BEGIN Extracted data
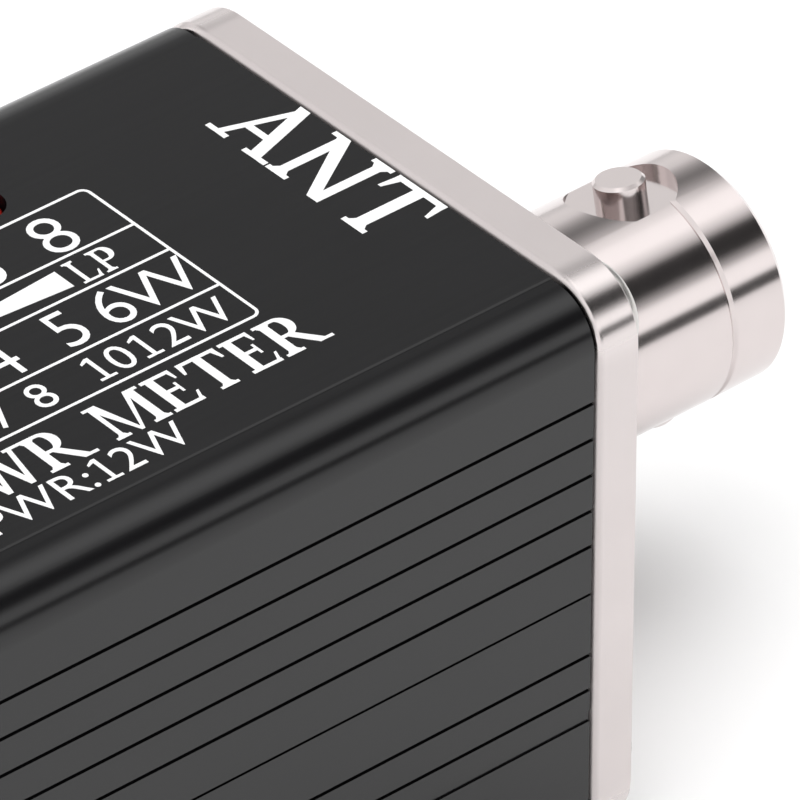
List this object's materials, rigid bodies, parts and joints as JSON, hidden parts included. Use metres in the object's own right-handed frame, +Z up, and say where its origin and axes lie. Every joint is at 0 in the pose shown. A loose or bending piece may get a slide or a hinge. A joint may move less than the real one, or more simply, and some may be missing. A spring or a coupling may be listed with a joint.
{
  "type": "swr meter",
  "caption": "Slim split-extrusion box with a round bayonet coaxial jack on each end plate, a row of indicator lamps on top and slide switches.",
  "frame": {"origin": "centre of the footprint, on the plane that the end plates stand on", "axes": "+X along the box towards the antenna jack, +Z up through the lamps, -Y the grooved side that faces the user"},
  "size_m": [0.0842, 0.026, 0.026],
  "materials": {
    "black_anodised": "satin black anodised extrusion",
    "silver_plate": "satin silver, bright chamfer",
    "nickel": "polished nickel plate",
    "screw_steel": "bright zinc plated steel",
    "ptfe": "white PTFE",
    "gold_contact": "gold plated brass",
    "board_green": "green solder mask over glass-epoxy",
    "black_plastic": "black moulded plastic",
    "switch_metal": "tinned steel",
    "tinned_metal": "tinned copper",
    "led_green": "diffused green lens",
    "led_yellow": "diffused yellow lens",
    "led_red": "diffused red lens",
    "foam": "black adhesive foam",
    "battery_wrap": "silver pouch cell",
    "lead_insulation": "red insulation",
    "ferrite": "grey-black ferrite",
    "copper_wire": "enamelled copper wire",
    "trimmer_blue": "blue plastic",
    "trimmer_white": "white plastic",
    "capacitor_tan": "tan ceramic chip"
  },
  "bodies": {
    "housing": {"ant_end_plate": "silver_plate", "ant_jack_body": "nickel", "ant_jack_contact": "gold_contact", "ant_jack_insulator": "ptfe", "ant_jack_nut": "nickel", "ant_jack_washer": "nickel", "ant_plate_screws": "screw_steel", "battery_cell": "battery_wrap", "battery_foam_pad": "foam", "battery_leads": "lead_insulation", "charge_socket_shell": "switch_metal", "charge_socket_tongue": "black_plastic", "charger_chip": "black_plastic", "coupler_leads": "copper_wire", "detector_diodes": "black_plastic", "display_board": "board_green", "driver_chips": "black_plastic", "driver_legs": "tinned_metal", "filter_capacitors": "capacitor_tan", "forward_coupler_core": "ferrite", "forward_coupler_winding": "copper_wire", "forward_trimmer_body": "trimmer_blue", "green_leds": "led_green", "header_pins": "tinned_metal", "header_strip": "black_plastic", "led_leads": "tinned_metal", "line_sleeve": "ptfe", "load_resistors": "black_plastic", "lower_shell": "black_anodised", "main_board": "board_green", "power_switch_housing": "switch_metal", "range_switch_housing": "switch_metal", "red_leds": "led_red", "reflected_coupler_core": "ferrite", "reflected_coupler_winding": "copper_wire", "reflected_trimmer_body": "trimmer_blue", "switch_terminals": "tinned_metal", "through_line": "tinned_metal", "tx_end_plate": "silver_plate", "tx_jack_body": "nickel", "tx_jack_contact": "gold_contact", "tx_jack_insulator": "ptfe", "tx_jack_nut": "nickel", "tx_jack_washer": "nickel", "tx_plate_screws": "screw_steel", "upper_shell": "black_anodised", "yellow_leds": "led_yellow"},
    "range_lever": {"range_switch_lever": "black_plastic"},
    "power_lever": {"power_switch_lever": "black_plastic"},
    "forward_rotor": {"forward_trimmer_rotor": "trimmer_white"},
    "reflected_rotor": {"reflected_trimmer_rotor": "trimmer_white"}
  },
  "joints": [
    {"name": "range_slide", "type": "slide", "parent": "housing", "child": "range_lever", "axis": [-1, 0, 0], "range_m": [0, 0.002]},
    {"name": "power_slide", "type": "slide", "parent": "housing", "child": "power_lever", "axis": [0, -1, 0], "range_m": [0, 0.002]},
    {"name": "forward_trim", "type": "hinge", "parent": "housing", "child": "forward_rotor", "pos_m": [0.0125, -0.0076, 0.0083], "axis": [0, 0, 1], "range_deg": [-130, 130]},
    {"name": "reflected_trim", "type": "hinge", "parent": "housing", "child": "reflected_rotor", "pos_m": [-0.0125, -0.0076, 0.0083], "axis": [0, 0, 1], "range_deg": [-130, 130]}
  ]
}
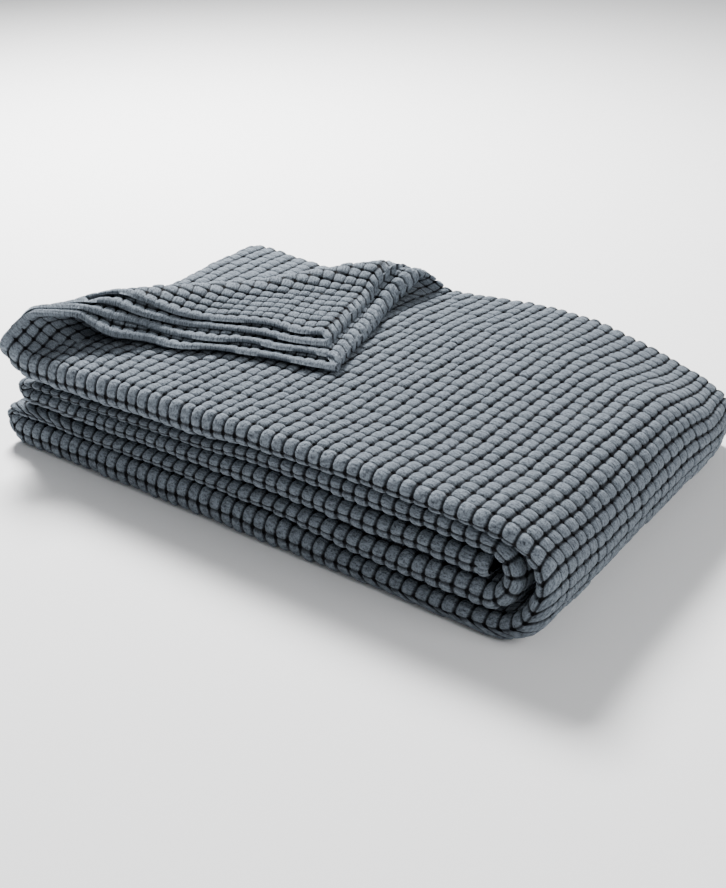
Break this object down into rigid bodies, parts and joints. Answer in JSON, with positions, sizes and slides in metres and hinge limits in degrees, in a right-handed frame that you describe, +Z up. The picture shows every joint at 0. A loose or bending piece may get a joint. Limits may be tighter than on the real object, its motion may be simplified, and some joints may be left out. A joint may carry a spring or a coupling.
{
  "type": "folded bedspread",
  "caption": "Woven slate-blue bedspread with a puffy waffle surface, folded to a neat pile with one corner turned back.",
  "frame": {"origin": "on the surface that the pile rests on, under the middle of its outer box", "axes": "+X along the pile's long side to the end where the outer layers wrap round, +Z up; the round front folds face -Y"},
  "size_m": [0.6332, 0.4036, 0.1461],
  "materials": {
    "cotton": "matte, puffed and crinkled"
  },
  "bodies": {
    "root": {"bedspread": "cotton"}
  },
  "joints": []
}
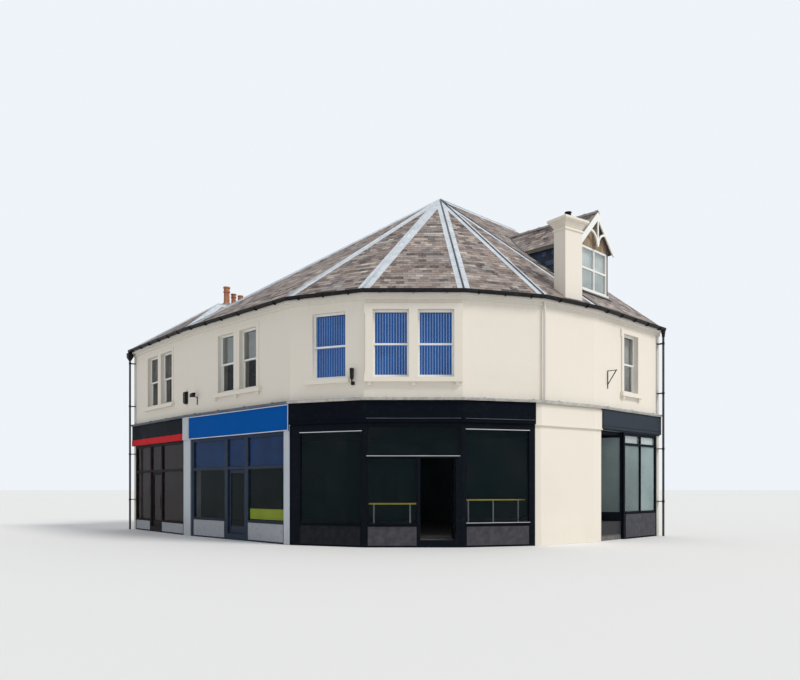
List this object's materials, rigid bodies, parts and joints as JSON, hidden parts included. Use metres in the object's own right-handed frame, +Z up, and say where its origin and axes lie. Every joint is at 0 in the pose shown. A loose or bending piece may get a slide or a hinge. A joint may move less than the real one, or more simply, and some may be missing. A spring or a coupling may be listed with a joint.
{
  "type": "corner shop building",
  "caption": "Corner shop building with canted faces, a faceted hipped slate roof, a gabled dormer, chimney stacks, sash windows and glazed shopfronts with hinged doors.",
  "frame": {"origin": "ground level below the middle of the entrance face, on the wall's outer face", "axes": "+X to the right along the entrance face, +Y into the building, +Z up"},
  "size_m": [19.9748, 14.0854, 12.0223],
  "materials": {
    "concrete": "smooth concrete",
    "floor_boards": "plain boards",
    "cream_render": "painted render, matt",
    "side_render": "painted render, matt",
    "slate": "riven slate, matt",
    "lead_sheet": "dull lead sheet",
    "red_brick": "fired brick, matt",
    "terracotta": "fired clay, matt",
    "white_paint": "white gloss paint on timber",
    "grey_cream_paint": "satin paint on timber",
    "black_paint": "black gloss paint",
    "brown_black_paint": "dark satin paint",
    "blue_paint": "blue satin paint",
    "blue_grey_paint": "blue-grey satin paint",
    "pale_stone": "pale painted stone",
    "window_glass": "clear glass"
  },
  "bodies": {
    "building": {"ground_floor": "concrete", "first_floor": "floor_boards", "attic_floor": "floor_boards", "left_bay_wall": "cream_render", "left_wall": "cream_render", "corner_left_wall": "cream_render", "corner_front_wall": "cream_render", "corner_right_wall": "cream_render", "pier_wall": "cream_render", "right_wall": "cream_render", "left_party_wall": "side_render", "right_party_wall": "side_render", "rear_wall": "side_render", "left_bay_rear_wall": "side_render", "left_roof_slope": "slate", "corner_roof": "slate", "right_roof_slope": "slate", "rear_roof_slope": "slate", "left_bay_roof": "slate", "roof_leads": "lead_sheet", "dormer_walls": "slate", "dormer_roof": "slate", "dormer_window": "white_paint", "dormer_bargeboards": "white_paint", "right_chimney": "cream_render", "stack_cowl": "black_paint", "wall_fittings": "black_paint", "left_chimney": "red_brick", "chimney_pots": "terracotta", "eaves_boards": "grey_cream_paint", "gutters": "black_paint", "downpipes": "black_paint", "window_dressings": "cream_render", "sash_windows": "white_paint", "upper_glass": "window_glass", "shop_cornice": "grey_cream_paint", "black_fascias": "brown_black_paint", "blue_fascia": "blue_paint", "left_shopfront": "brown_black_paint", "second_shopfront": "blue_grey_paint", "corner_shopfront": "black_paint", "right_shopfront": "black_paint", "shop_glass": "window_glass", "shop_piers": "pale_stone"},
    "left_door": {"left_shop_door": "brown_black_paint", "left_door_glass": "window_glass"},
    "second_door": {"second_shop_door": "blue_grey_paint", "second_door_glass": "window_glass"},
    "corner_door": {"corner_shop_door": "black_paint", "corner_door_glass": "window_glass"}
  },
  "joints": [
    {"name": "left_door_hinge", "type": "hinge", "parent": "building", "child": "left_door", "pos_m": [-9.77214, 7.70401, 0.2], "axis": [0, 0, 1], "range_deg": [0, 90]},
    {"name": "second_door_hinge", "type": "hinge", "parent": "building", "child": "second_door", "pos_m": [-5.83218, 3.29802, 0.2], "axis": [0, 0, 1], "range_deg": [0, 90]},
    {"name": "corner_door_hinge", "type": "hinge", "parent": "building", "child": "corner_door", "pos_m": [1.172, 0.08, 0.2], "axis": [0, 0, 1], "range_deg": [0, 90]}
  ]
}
END Extracted data
● **Stated goal**
Locate each line containing the string "axes" and show it.

● **Correct output**
List this object's materials, rigid bodies, parts and joints as JSON, hidden parts included. Use metres in the object's own right-handed frame, +Z up, and say where its origin and axes lie. Every joint is at 0 in the pose shown. A loose or bending piece may get a slide or a hinge. A joint may move less than the real one, or more simply, and some may be missing. A spring or a coupling may be listed with a joint.
  "frame": {"origin": "centre of the footprint, on the plane that the end plates stand on", "axes": "+X along the box towards the antenna jack, +Z up through the lamps, -Y the grooved side that faces the user"},
  "frame": {"origin": "on the surface that the pile rests on, under the middle of its outer box", "axes": "+X along the pile's long side to the end where the outer layers wrap round, +Z up; the round front folds face -Y"},
List this object's materials, rigid bodies, parts and joints as JSON, hidden parts included. Use metres in the object's own right-handed frame, +Z up, and say where its origin and axes lie. Every joint is at 0 in the pose shown. A loose or bending piece may get a slide or a hinge. A joint may move less than the real one, or more simply, and some may be missing. A spring or a coupling may be listed with a joint.
  "frame": {"origin": "ground level below the middle of the entrance face, on the wall's outer face", "axes": "+X to the right along the entrance face, +Y into the building, +Z up"},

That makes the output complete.